* start Exercise materials *

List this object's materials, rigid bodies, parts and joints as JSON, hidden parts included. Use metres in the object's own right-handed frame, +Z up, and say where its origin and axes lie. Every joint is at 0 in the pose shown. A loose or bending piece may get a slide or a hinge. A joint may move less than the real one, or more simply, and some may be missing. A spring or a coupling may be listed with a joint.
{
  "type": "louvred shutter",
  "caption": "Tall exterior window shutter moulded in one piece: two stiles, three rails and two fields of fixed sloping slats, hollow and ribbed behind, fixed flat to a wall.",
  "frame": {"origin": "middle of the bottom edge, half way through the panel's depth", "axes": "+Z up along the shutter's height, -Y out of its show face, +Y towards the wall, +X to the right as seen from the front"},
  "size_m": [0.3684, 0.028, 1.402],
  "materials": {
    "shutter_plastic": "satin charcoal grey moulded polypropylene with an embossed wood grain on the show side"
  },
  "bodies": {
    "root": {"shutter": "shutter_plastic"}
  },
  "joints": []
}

* end Exercise materials *
* start Exercise materials *

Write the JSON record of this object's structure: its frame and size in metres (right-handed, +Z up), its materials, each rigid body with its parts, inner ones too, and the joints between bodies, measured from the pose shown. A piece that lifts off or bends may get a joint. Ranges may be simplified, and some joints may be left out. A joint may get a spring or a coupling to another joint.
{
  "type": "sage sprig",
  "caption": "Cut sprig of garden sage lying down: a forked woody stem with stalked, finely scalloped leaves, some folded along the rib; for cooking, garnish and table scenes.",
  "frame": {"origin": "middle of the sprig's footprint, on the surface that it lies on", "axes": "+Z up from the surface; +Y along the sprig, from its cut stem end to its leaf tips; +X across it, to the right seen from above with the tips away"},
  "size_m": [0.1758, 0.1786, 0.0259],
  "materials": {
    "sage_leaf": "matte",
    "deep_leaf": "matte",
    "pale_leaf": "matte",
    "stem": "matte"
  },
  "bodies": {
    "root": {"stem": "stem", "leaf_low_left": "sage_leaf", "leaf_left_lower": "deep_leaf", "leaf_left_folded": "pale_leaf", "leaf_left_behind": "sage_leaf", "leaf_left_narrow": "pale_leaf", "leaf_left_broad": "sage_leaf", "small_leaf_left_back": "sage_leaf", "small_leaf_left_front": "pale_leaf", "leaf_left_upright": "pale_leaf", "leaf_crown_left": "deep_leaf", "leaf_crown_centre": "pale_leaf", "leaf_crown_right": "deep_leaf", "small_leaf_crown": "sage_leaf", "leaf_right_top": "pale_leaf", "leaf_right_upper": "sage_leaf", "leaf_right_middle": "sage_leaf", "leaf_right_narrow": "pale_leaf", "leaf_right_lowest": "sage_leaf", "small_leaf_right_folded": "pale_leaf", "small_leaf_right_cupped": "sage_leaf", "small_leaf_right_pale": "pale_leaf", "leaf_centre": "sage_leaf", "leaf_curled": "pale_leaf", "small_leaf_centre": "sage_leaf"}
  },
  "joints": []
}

* end Exercise materials *
* start Exercise materials *

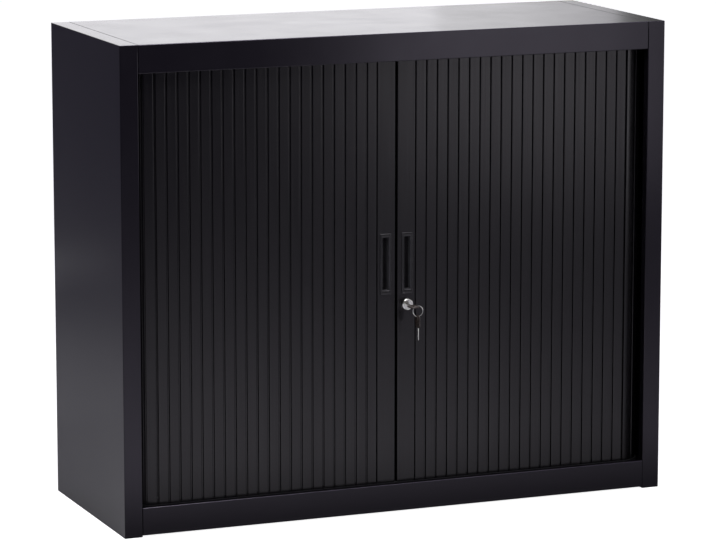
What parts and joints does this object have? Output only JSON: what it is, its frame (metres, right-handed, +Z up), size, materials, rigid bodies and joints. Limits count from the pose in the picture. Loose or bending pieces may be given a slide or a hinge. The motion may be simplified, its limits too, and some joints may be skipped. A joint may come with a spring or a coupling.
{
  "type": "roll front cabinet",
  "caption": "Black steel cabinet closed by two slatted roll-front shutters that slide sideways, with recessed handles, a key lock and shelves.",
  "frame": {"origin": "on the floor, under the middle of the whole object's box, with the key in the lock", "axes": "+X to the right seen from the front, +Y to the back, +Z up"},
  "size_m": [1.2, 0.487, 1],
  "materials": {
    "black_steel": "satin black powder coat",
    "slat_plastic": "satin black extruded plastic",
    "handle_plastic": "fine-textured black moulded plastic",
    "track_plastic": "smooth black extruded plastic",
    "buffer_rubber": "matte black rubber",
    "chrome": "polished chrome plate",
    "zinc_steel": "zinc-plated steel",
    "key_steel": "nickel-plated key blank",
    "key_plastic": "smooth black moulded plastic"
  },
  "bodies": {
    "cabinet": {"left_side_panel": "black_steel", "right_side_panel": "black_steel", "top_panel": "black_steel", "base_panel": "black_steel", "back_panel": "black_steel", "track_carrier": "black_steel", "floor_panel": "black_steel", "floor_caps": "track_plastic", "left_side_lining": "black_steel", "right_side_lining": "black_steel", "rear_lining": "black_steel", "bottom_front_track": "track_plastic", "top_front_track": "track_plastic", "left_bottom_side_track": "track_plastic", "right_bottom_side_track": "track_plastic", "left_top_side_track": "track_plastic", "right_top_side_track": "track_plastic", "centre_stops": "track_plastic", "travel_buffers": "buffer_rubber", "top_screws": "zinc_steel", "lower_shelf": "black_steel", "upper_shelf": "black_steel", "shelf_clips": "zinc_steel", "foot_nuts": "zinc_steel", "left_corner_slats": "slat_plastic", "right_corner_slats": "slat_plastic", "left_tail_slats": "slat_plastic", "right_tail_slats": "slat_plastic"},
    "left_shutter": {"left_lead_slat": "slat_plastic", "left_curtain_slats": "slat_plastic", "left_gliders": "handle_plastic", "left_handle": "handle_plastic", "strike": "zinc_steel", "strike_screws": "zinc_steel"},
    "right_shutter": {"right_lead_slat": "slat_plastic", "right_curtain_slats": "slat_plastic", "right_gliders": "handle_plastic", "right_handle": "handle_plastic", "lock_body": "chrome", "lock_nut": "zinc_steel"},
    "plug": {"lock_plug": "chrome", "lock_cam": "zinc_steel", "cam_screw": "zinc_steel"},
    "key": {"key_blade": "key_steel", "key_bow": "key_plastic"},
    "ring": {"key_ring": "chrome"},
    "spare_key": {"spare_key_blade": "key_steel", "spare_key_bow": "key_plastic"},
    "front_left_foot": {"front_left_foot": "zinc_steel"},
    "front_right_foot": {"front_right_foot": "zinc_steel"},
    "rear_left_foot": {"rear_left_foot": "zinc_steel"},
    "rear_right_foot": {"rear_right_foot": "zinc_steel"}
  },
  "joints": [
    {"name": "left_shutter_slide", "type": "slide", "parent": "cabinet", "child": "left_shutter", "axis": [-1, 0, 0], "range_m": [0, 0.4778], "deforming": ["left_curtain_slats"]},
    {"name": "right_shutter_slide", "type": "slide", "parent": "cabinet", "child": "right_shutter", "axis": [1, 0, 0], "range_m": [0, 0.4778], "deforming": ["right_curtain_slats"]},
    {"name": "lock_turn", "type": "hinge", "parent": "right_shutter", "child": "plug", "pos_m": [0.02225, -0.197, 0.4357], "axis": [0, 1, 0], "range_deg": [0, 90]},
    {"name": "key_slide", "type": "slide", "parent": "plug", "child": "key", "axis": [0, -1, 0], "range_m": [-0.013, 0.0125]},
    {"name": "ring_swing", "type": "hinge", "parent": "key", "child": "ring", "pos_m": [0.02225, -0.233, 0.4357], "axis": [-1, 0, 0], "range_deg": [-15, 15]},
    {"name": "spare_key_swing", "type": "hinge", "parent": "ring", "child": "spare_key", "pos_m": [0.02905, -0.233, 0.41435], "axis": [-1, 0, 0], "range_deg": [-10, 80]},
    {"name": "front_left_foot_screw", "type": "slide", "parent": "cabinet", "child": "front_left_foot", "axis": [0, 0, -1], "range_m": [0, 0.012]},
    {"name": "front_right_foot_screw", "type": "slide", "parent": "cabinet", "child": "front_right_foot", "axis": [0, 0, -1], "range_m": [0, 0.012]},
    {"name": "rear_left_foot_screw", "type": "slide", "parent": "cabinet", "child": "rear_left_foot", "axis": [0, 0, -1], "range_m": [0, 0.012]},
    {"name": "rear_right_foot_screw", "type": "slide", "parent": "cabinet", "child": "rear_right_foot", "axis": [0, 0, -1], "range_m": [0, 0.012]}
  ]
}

* end Exercise materials *

▸ **Given request**: Copy each line of the entries that includes the word "bending".

▸ **Solved problem**:
List this object's materials, rigid bodies, parts and joints as JSON, hidden parts included. Use metres in the object's own right-handed frame, +Z up, and say where its origin and axes lie. Every joint is at 0 in the pose shown. A loose or bending piece may get a slide or a hinge. A joint may move less than the real one, or more simply, and some may be missing. A spring or a coupling may be listed with a joint.
What parts and joints does this object have? Output only JSON: what it is, its frame (metres, right-handed, +Z up), size, materials, rigid bodies and joints. Limits count from the pose in the picture. Loose or bending pieces may be given a slide or a hinge. The motion may be simplified, its limits too, and some joints may be skipped. A joint may come with a spring or a coupling.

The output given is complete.